1.38 The overall balance
For a whole rotation on an all-arable farm, the losses are thus derived from the difference between the achieved yield, hence N offtake, and total N inputs, which highlights the importance of a high N utilisation efficiency (NUE). The partition of losses depends mainly on characteristics of each crop.
1.39 P & K
K generally balances well, although fertiliser requirements require substantial adjusting for manurial K. The P balance cannot always be maintained because of manurial inputs and the supra-responsive application rates that are suggested for potatoes, even by RB209. This means that an excess on mineral P can still give a crop response, but will not remove it all, so a P surplus can be created. In practice, a build-up of soil P over time can be prevented (if there are not too many animals) by frequent soil analysis and hence adjusting P application rates.
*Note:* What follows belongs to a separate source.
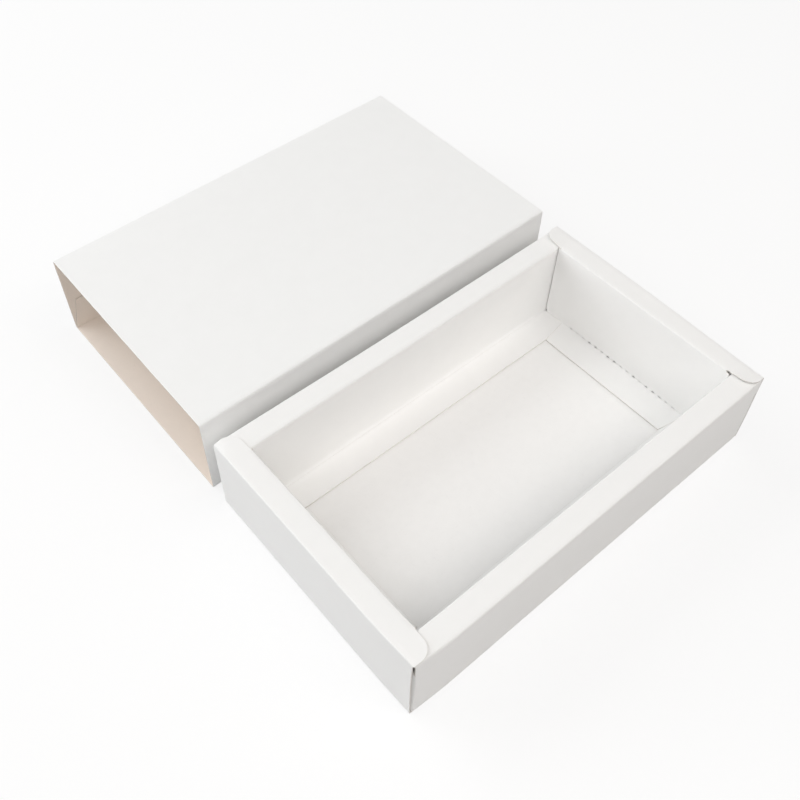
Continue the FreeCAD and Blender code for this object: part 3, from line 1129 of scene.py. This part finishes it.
        first, last = ("right", "left") if turned else ("left", "right")
        made = []
        for end, place, axes, low, high, bottom, top in (
            (first, (x, y + wide, fold[0]), (MINUS_Y, X, Z), CUT, FOLD,
             (corner(r, r, 0.0, -1.0), level(wide)),
             (tip(0.0, -1.0), slope(root, wide - BOARD, height, wide - lean))),
            (last, (-x, y, fold[0]), (Y, MINUS_X, Z), FOLD, CUT,
             (level(0.0), corner(r, r, wide, 1.0)),
             (slope(root, BOARD, height, lean), tip(wide, 1.0))),
        ):
            runs = [
                Run(0.0, r, *bottom, low, high),
                Run(r, root, level(0.0), level(wide), low, high),
                Run(root, height, *top, CUT, CUT),
            ]
            made.append(self.panel(f"{side}_{end}_tab", place, axes, turned, span=wide,
                                   length=height, low=low, high=high, runs=runs))
        return made

    def rim_runs(self, outer: float, root: float, relief: tuple[float, float]) -> list[Run]:
        """The stretches of a short end's rim, with an ear and a small hole at either end.

        Args:
            outer: The rim's length.
            root: The ears' length.
            relief: How wide the holes are at the roots of its first and second ear.
        Returns:
            The stretches.
        """
        r, zero = self.ear_radius, level(0.0)
        ear, tip = self.rim - self.ear_setback, corner(r, r, 0.0, 1.0)

        def ear_edge(w: np.ndarray) -> np.ndarray:
            """The ear's slanted edge with its rounded tip."""
            return ear - self.ear_taper * (1 - np.clip(w / root, 0, 1)) + tip(np.minimum(w, r))

        def ear_runs(wide: float) -> list[Run]:
            """The stretches of the first ear and its hole."""
            return [
                Run(0.0, r, zero, ear_edge, FOLD, CUT),
                Run(r, root, zero, ear_edge, FOLD, CUT),
                Run(root, root + wide, zero, hole(root, wide, self.rim, 1.0), FOLD, CUT),
            ]

        middle = Run(root + relief[0], outer - root - relief[1], zero, level(self.rim), FOLD, FOLD)
        return [*ear_runs(relief[0]), middle, *mirrored(ear_runs(relief[1]), outer)]

    def rim_shape(self, outer: float, root: float, lifts: tuple[float, float], seed: int) -> Shape:
        """A short end's rim, which sinks in its middle and whose ears stand up.

        Args:
            outer: The rim's length.
            root: The ears' length.
            lifts: How far the tips of its first and second ear stand up.
            seed: Of its waves.
        Returns:
            The depth at each point.
        """
        waves, ear = Waviness(seed, 0.03), self.rim - self.ear_setback

        def depth(u: np.ndarray, w: np.ndarray) -> np.ndarray:
            """(0.12 + waves) bump bump - (u / ear)^1.3 (1 - exp(-distance from the root))."""
            rise = sum(
                lift * (1 - np.exp(-np.clip(root - place, 0, root) / self.ear_bend))
                for lift, place in zip(lifts, (w, outer - w))
            )
            middle = bump(u / self.rim) * bump((w - root) / (outer - 2 * root))
            return (0.12 + waves.at(u, w)) * middle - np.clip(u / ear, 0, 1) ** 1.3 * rise

        return depth

    def hinge_runs(
        self, start: float, hinge: float, line: float, low: Side, edges: tuple[Edge, Edge],
        openings: np.ndarray,
    ) -> list[Run]:
        """Stretches of a panel whose high side has a row of slits through its fold.

        Args:
            start: Where the hinge starts along the panel.
            hinge: The hinge's length.
            line: Where the hinge lies across the panel, one board before its high side.
            low: The low side.
            edges: The kinds of the low side and of the high side between the slits.
            openings: How far each slit opens.
        Returns:
            The stretches.
        """
        runs, at = [], start
        begin = start + (hinge - (self.slits - 1) * self.slit_pitch - self.slit) / 2
        whole = level(line + BOARD)
        for index, opening in enumerate(openings):
            slit = begin + index * self.slit_pitch
            runs.append(Run(at, slit, low, whole, *edges))
            at = slit + self.slit
            runs.append(Run(slit, at, low, level(line - opening), edges[0], CUT))
        return [*runs, Run(at, start + hinge, low, whole, *edges)]

    def short_side(
        self, side: str, seed: int, lifts: tuple[float, float], relief: tuple[float, float],
        bites: tuple[float, float],
    ) -> list[Panel]:
        """The outer wall, rim with ears, inner wall and floor flap of one short end.

        Args:
            side: left or right.
            seed: Of its unevenness.
            lifts: How far the tips of its first and second ear stand up.
            relief: How wide the small holes are at the roots of its first and second ear.
            bites: How high the inner wall is cut away at its first and second foot.
        Returns:
            The panels.
        """
        t, turned = BOARD, side == "right"
        x, y = -self.length / 2, self.setback - self.width / 2
        outer, inside = self.width - 2 * self.setback, self.rim + self.wall_gap
        inner, root = self.width - 2 * inside, inside - self.setback
        flap_from = self.rim + self.long_flap - self.flap_taper + self.flap_gap
        flap, short = self.width - 2 * flap_from, self.short_flap
        foot, stand = self.height - 2 * t, flap_from - inside
        draw = np.random.default_rng(SEED + seed)
        openings = 0.07 + 0.24 * draw.uniform(0, 1, self.slits) ** 1.5

        def foot_runs(wide: float, bite: float) -> list[Run]:
            """The stretches of the inner wall's first end, beside the hinge."""
            clear = max(wide, 0.9)
            return [
                Run(0.0, clear, hole(0.0, wide, 0.0, -1.0), level(foot - bite), CUT, CUT),
                Run(clear, stand, level(0.0), level(foot), FOLD, CUT),
            ]

        wall_runs = [
            *foot_runs(relief[0], bites[0]),
            *self.hinge_runs(stand, flap, foot, level(0.0), (FOLD, COUNTERFOLD), openings),
            *mirrored(foot_runs(relief[1], bites[1]), inner),
        ]

        def flap_side(w: np.ndarray) -> np.ndarray:
            """The flap's free side, which runs back to the hinge at both ends."""
            share = np.clip(np.minimum(w, flap - w) / self.flap_taper, 0, 1)
            return (short - 0.5) * (1 - share)

        lift = self.lifted(0.14, lambda u, w: (short - u) / short, 1.4, Waviness(seed + 4, 0.06))
        return [
            self.panel(f"{side}_end_outer_wall", (x, y, 0), (Z, X, Y), turned,
                       span=self.height, length=outer,
                       bow=self.bowed(0.25, self.height, outer, seed)),
            self.panel(f"{side}_end_rim", (x, y, self.height), (X, MINUS_Z, Y), turned,
                       span=self.rim, length=outer, runs=self.rim_runs(outer, root, relief),
                       bow=self.rim_shape(outer, root, lifts, seed + 1), bead=0.0),
            self.panel(f"{side}_end_inner_wall", (x + self.rim, y + root, self.height),
                       (MINUS_Z, MINUS_X, Y), turned, span=foot + t, length=inner,
                       runs=wall_runs, bow=self.bowed(0.3, foot + t, inner, seed + 2)),
            self.panel(f"{side}_end_floor_flap",
                       (x + self.rim + short, flap_from - self.width / 2, t),
                       (MINUS_X, Z, Y), turned, span=short + t, length=flap,
                       runs=self.hinge_runs(0.0, flap, short, flap_side, (CUT, FOLD), openings),
                       bow=lift, flipped=True, bead=0.0),
        ]

    def panels(self) -> list[Panel]:
        """The base and the four sides."""
        t, long, wide = BOARD, self.length, self.width
        under = level(self.layer), level(long - self.layer)
        runs = [
            Run(0.0, t, *under, CUT, CUT),
            Run(t, wide - t, level(0.0), level(long), FOLD, FOLD),
            Run(wide - t, wide, *under, CUT, CUT),
        ]
        return [
            self.panel("tray_base", (-long / 2, -wide / 2, 0), (X, Z, Y), False, span=long,
                       length=wide, first=FOLD, last=FOLD, runs=runs),
            *self.long_side("near", 10),
            *self.long_side("far", 20),
            *self.short_side("left", 30, (0.1, 0.03), (0.9, 0.3), (0.5, 0.5)),
            *self.short_side("right", 40, (0.6, 0.65), (0.5, 1.9), (1.6, 0.5)),
        ]


# ---------------------------------------------------------------- the studio


@dataclass(frozen=True)
class Lamp:
    """A square soft lamp that faces the box: its place in metres, side, watts and colour."""

    name: str
    place: Vec
    size: float
    power: float
    colour: Colour = (1.0, 1.0, 1.0)

    def build(self) -> None:
        """Hangs the lamp."""
        light = bpy.data.lights.new(self.name, "AREA")
        light.size = self.size
        light.energy = self.power
        light.color = self.colour
        item = bpy.data.objects.new(self.name, light)
        x, y, z = self.place
        item.location = self.place
        tilt, turn = math.atan2(math.hypot(x, y), z), math.atan2(-y, -x) - math.pi / 2
        item.rotation_euler = (tilt, 0.0, turn)
        bpy.context.scene.collection.objects.link(item)


@dataclass
class Studio:
    """The pale table, the soft lamps and the camera."""

    seen_colour: Colour = (0.99, 0.99, 0.99)
    table_colour: Colour = (0.8, 0.8, 0.8)
    table_reach: float = 6.0
    table_drop: float = 0.0002
    cloud: Grain = Grain(3, 2)
    glow: float = 0.75
    sky: float = 0.18
    lamps: tuple[Lamp, ...] = (
        Lamp("left_back", (-1.1, 0.7, 1.0), 1.0, 3.2, (0.97, 0.99, 1.0)),
        Lamp("back", (-0.4, 1.22, 1.03), 1.0, 9.5, (0.97, 0.99, 1.0)),
        Lamp("left_low", (-1.05, 0.85, 0.28), 0.5, 4.2, (0.98, 0.99, 1.0)),
        Lamp("front_left", (-0.7, -0.8, 1.1), 1.0, 6.4, (1.0, 0.975, 0.965)),
        Lamp("front_right", (0.9, -1.0, 1.1), 1.0, 5.1, (1.0, 0.93, 0.88)),
        Lamp("front_high", (0.3, -0.8, 1.5), 0.8, 5.5, (1.0, 0.98, 0.94)),
        Lamp("over", (0.0, 0.0, 1.6), 1.6, 1.0),
    )
    camera_place: Vec = (-0.19038, -0.21076, 0.36362)
    camera_turn: Vec = (0.67603, 0.0, -0.69612)
    lens: float = 43.05
    shift: tuple[float, float] = (0.0393, -0.0419)

    def seen(self, tree: Tree) -> Signal:
        """1 for rays of the camera, of mirrors and through glass, and 0 for the light itself."""
        path = tree.make("LightPath", {}, {})
        camera, mirror, glass = (
            Signal(tree, path.outputs[name])
            for name in ("Is Camera Ray", "Is Glossy Ray", "Is Transmission Ray")
        )
        return camera._math("MAXIMUM", camera._math("MAXIMUM", camera, mirror), glass)

    def table(self) -> None:
        """The table top, a wide plane, pale and partly glowing for the camera alone."""
        mesh = bpy.data.meshes.new("table_top")
        signs = ((-1, -1), (1, -1), (1, 1), (-1, 1))
        corners = [(x * self.table_reach, y * self.table_reach, -self.table_drop) for x, y in signs]
        mesh.from_pydata(corners, [], [(0, 1, 2, 3)])
        material, tree, place = new_material("table_paper")
        cloud = tree.noise(place, self.cloud)
        white = linear(self.seen_colour)
        shown = tree.mix(cloud, shaded(white, 0.99), white)
        tone = tree.mix(self.seen(tree), linear(self.table_colour), shown)
        paper = tree.make("BsdfDiffuse", {}, {"Color": tone})
        glow = tree.make("Emission", {}, {"Color": (1, 1, 1, 1), "Strength": 1.0})
        tree.blend(MATERIAL, self.seen(tree) * self.glow, paper, glow)
        mesh.materials.append(material)
        item = bpy.data.objects.new("table_top", mesh)
        bpy.context.scene.collection.objects.link(item)

    def world(self) -> None:
        """A pale surround that lights softly and is white to the camera."""
        world = bpy.data.worlds.new("surround")
        world.use_nodes = True
        tree = Tree(world.node_tree)
        light = tree.make("Background", {}, {"Color": (1, 1, 1, 1), "Strength": self.sky})
        white = tree.make("Background", {}, {"Color": (1, 1, 1, 1), "Strength": 1.0})
        tree.blend(WORLD, self.seen(tree), light, white)
        bpy.context.scene.world = world

    def build(self) -> None:
        """Sets up table, surround, lamps and camera."""
        self.table()
        self.world()
        for lamp in self.lamps:
            lamp.build()
        camera = bpy.data.cameras.new("view")
        camera.lens = self.lens
        camera.sensor_width = 36.0
        camera.clip_start = 0.01
        camera.shift_x, camera.shift_y = self.shift
        item = bpy.data.objects.new("view", camera)
        item.location = self.camera_place
        item.rotation_euler = self.camera_turn
        bpy.context.scene.collection.objects.link(item)
        bpy.context.scene.camera = item
        bpy.context.scene.view_settings.view_transform = "Standard"


# ---------------------------------------------------------------- the box


def body_names() -> dict[str, str]:
    """The body of every node, as the record gives them."""
    bodies = frame["record"]["behaviour"]["bodies"]
    return {node: body for body, nodes in bodies.items() for node in nodes}


def main() -> None:
    """Builds the sleeve, the tray and the studio."""
    logging.basicConfig(level=logging.INFO, format="%(message)s")
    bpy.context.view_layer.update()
    sleeve_stock = Stock(
        "sleeve_board",
        Coated("sleeve_white_face", (0.965, 0.966, 0.963)),
        Reverse("sleeve_warm_back", (0.975, 0.935, 0.895)),
        Core("sleeve_cut_edge", (0.89, 0.86, 0.83)),
    )
    tray_stock = Stock(
        "tray_board",
        Coated("tray_white_face", (0.967, 0.965, 0.96)),
        Reverse("tray_white_back", (0.972, 0.969, 0.964)),
        Core("tray_cut_edge", (0.90, 0.885, 0.865)),
    )
    owners = body_names()
    for stock, panels in ((sleeve_stock, Sleeve().panels()), (tray_stock, Tray().panels())):
        materials = stock.build()
        for panel in panels:
            item = panel.mesh(materials)
            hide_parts(panel.name)
            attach(item, owners[panel.name])
            LOG.info("%s: %d faces on %s", item.name, len(item.data.polygons), owners[panel.name])
    Studio().build()


if __name__ == "__main__":
    main()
1.40 Summary of how MEASURES works
At the crop level, MEASURES calculates the work, operations and inputs needed to grow a crop, together with the associated costs and income from the useful offtake. It also calculates the environmental burdens of that crop in terms of N losses and any possible P surplus together with the rotational transfer of N for the next crop.
At the rotational level, MEASURES calculates all the work and inputs needed for the complete crop cycle and ensures that N inputs and outputs balance. It also aggregates environmental losses associated with crop growth and manure application, together with the income and costs of the whole rotation. This represents the whole farm, if it is all arable.